▶ SHORT EXERCISE: Copy each line exactly. Leave nothing out.

▶ DATA:
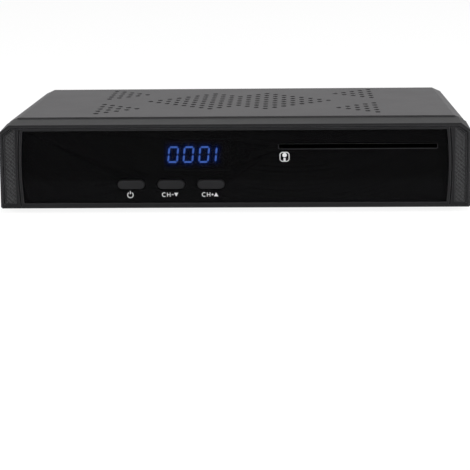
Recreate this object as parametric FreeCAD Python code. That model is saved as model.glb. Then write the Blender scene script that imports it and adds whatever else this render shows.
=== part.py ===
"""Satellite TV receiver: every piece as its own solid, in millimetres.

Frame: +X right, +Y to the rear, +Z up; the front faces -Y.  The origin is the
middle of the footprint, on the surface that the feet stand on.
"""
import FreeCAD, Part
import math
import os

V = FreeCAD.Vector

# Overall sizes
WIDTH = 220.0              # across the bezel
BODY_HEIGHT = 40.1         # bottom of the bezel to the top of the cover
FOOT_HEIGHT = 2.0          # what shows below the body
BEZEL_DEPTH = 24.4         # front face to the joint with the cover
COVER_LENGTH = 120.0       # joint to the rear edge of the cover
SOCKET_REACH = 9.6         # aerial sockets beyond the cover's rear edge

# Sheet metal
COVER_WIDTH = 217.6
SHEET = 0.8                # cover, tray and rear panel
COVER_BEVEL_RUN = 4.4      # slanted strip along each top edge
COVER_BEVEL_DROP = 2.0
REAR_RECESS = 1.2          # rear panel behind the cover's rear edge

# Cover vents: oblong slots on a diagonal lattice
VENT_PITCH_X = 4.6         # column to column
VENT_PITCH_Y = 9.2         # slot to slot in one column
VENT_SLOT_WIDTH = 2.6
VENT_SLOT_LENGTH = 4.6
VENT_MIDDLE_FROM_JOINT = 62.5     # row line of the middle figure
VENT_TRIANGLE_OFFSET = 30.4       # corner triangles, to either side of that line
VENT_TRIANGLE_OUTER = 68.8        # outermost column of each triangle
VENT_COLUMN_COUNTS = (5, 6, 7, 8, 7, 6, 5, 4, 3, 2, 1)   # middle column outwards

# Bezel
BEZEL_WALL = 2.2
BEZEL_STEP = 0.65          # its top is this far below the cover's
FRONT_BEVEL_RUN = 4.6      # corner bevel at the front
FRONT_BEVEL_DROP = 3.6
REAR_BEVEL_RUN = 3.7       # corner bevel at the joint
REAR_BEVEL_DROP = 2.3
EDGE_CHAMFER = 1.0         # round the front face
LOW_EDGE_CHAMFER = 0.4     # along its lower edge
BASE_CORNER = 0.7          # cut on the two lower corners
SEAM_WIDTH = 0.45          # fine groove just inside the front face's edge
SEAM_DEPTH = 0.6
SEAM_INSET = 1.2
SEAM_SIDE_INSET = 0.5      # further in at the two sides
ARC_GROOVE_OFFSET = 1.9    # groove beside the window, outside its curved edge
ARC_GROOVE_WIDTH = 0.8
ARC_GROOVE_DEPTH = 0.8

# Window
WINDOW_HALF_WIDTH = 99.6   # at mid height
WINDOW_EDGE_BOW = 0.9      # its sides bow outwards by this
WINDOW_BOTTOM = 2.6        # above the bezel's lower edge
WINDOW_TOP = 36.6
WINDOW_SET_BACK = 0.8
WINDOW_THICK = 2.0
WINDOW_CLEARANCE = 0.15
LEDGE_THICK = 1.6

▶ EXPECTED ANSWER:
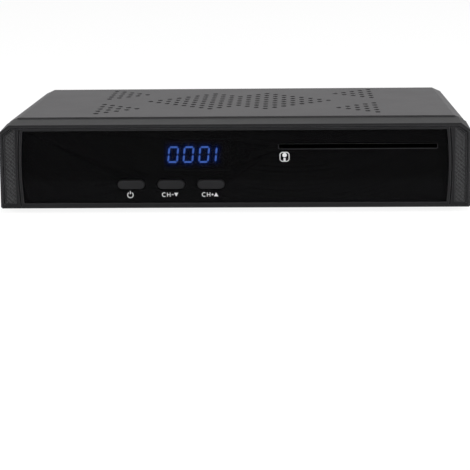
Recreate this object as parametric FreeCAD Python code. That model is saved as model.glb. Then write the Blender scene script that imports it and adds whatever else this render shows.
=== part.py ===
"""Satellite TV receiver: every piece as its own solid, in millimetres.

Frame: +X right, +Y to the rear, +Z up; the front faces -Y.  The origin is the
middle of the footprint, on the surface that the feet stand on.
"""
import FreeCAD, Part
import math
import os

V = FreeCAD.Vector

# Overall sizes
WIDTH = 220.0              # across the bezel
BODY_HEIGHT = 40.1         # bottom of the bezel to the top of the cover
FOOT_HEIGHT = 2.0          # what shows below the body
BEZEL_DEPTH = 24.4         # front face to the joint with the cover
COVER_LENGTH = 120.0       # joint to the rear edge of the cover
SOCKET_REACH = 9.6         # aerial sockets beyond the cover's rear edge

# Sheet metal
COVER_WIDTH = 217.6
SHEET = 0.8                # cover, tray and rear panel
COVER_BEVEL_RUN = 4.4      # slanted strip along each top edge
COVER_BEVEL_DROP = 2.0
REAR_RECESS = 1.2          # rear panel behind the cover's rear edge

# Cover vents: oblong slots on a diagonal lattice
VENT_PITCH_X = 4.6         # column to column
VENT_PITCH_Y = 9.2         # slot to slot in one column
VENT_SLOT_WIDTH = 2.6
VENT_SLOT_LENGTH = 4.6
VENT_MIDDLE_FROM_JOINT = 62.5     # row line of the middle figure
VENT_TRIANGLE_OFFSET = 30.4       # corner triangles, to either side of that line
VENT_TRIANGLE_OUTER = 68.8        # outermost column of each triangle
VENT_COLUMN_COUNTS = (5, 6, 7, 8, 7, 6, 5, 4, 3, 2, 1)   # middle column outwards

# Bezel
BEZEL_WALL = 2.2
BEZEL_STEP = 0.65          # its top is this far below the cover's
FRONT_BEVEL_RUN = 4.6      # corner bevel at the front
FRONT_BEVEL_DROP = 3.6
REAR_BEVEL_RUN = 3.7       # corner bevel at the joint
REAR_BEVEL_DROP = 2.3
EDGE_CHAMFER = 1.0         # round the front face
LOW_EDGE_CHAMFER = 0.4     # along its lower edge
BASE_CORNER = 0.7          # cut on the two lower corners
SEAM_WIDTH = 0.45          # fine groove just inside the front face's edge
SEAM_DEPTH = 0.6
SEAM_INSET = 1.2
SEAM_SIDE_INSET = 0.5      # further in at the two sides
ARC_GROOVE_OFFSET = 1.9    # groove beside the window, outside its curved edge
ARC_GROOVE_WIDTH = 0.8
ARC_GROOVE_DEPTH = 0.8

# Window
WINDOW_HALF_WIDTH = 99.6   # at mid height
WINDOW_EDGE_BOW = 0.9      # its sides bow outwards by this
WINDOW_BOTTOM = 2.6        # above the bezel's lower edge
WINDOW_TOP = 36.6
WINDOW_SET_BACK = 0.8
WINDOW_THICK = 2.0
WINDOW_CLEARANCE = 0.15
LEDGE_THICK = 1.6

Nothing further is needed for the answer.